In Alcock’s recount of the ‘activity’, focus is on the children’s emotions, thoughts and feelings and how these are affected by the material activities in which they are engaged. Through the lens of activity theory, we understand that the objective of the group is the exploration of the tarpaulin and rainwater, and through the lens of relational psychology we understand the children as being connected to what is going on around them and with others, and how this affects their thoughts about themselves. One of the professed aims of the book is to heighten the reader’s awareness of the children’s intra-inter-connectedness, and through the use of the conceptual framework, the often traditional dichotomy of what is internal and external to the child collapses.

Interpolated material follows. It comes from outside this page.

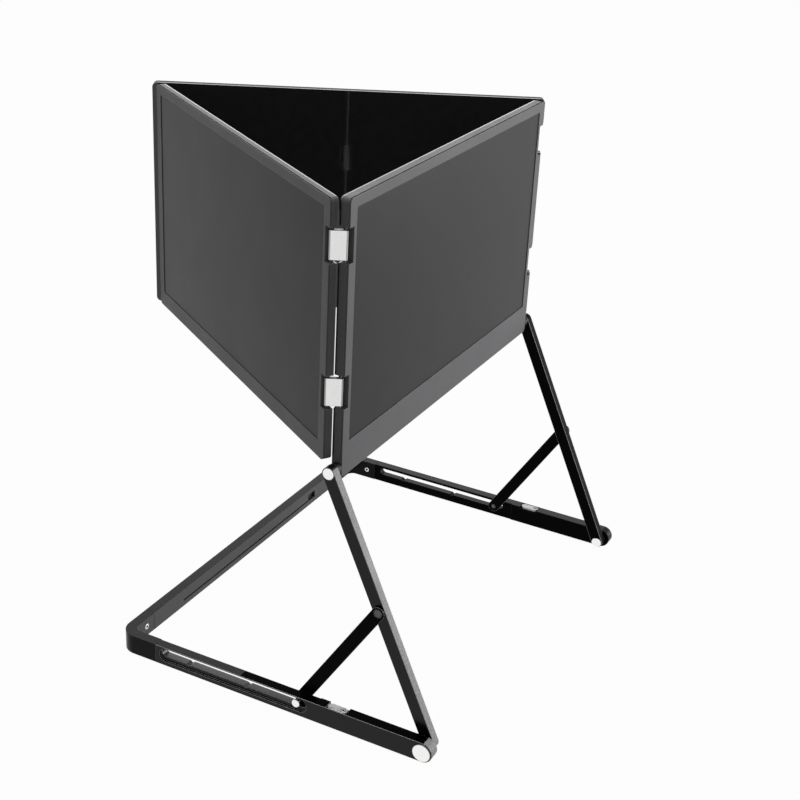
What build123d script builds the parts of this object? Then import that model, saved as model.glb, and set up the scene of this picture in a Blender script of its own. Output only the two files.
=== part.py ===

The sector is well over-due for a book of this type. The focus of play and children’s subjectivity and inter-subjectivity is a complex area that is open to a diverse range of interpretations. However, the description of the play events throughout the book, captures not just the kind of emotional abandon and absolute joy seen in children’s spontaneous play, but also presents an alluring account of how emotionally the children connect to one another. Moreover, the section on the implications for teachers and teaching practices, make this book a very welcome addition to ongoing discussions about the current direction of early childhood education.

Reference
  • Alcock, S. J. (2016). Young Children Playing: Relational approaches to emotional learning in early childhood settings (Vol. 12). New York, NY: Springer.